While M’s Mother indisputably had left her daughter with her parents voluntarily, while C and L were exemplary grandparents and human beings, M’s Mother had decided to exploit the financial benefits she could gain from adding M to her entitlement requests. I became horrified by the prospects facing M, as I drove past her Mother’s apartment building to see for myself what was at stake. Homeless men were leaning against the filthy, urine-encrusted building, a dramatic contrast to the white picket fence suburban home D and B had provided for M since kindergarten. Shortly thereafter, we appeared in court. Although the “best interests of a child” is the governing standard, it seemed that the Judge’s focus was more upon reunification of a mother and child. In an effort to protect M from what I had seen, I urged protracted, limited supervised visitation be organized in the Grandparents’ home so that the Mother, who claimed to have cleaned up her life, could be reintroduced to M in a physically and emotionally safe environment. The initial arrangement provided for M to spend two hours with her Mother while in the Grandparents’ care and to extend to some alone time outside their home but within eyesight of the Grandparents. This went on for a period of time and the Court seemed inclined to increase the Mother’s time with M and to ease the supervision. Thankfully, the Mother’s deception was exposed in time when her then enormous cell phone went off in court. In those days, cell phones were an exceedingly rare commodity and the assumed need of such a device by an unemployed person on limited government support raised very appropriate questions about her true occupation and activities. As a result, M’s visits ultimately ended but the question remained what was to happen to M?

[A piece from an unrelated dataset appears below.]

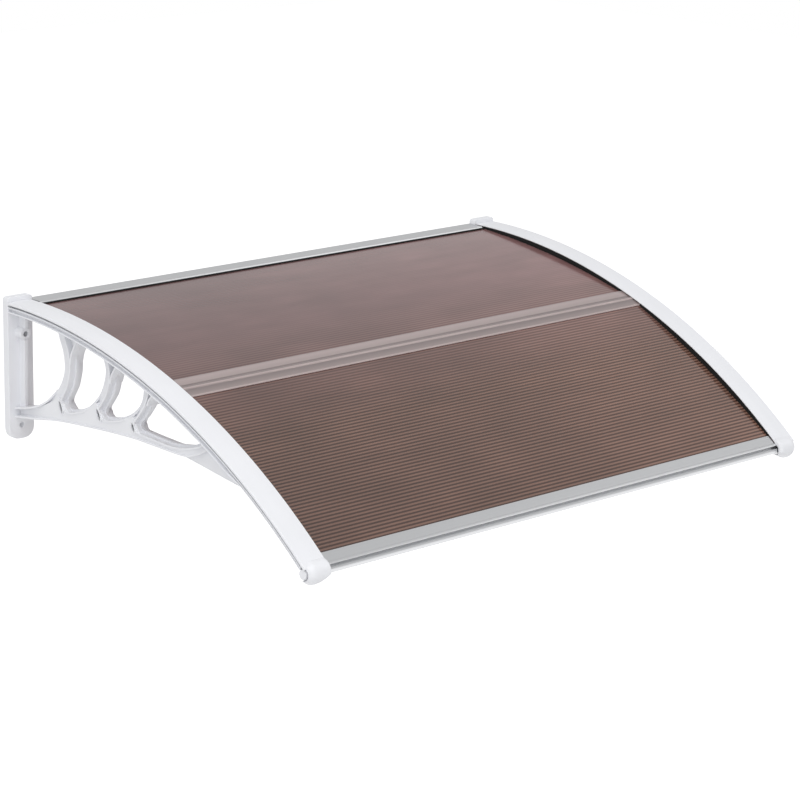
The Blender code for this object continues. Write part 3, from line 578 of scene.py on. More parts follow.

C and L wanted to adopt M, feeling that terminating their daughter’s claim was the best protection for their granddaughter. I explained that I felt compelled to hear what M wanted for herself and why. I then truly understood the Biblical expression “Out of the mouths of babes…”, when M wisely explained how grateful she was for her grandparents’ care and devotion and recognized the essential safety that they consistently provided, but said she did not want to become her cousins’ aunt or her Mother’s sister or her Grandparents’ daughter. Rather, M wanted their legal protection without relabeling the name of their connections. C and L were awarded legal custody of their beloved granddaughter, but that is not the end of the story, it was only her beginning. Luckily for me, the family included me in her life, invited me to M’s Bat Mitzvah and twelve years later, I received an email out of the blue from M telling me that she just had become a lawyer, inspired by the experiences of her childhood. M is a practicing attorney with an extraordinary close and loving relationship with her grandparents who remain active at 88 and 91 years of age.
The impact of divorce and the breakups of young families have created another set of challenges for grandparents. Just when many grandparents are about to embark on retirement or the third chapter of life, adult children, who had proclaimed their independence and had families of their own, suddenly descend with their offspring expecting their parents in their golden years to redefine their lives, provide child care and/or financial aid to them, derailing retirement dreams of many grandparents and eroding their life long savings. When you add to this mix the complications created by remarriages and blended families, it puts a new spin on the phrase “the graying of divorce”.
While I have yet to experience becoming a grandmother, having had a front row seat to the legal consequences of the involvement of grandparents in divorce, since each state has its own statutory guidelines for granting visitation rights to grandparents, I think it is essential that whenever a grandchild is at risk, it is the responsibility of each grandparent to learn the applicable law and to recognize that in that precarious time, grandparents can offer a child a sense of connection, stability and history or as the true expert on “Roots”, Alex Haley, wrote, “Nobody can do for little children what grandparents do. Grandparents sort of sprinkle stardust over the lives of little children.”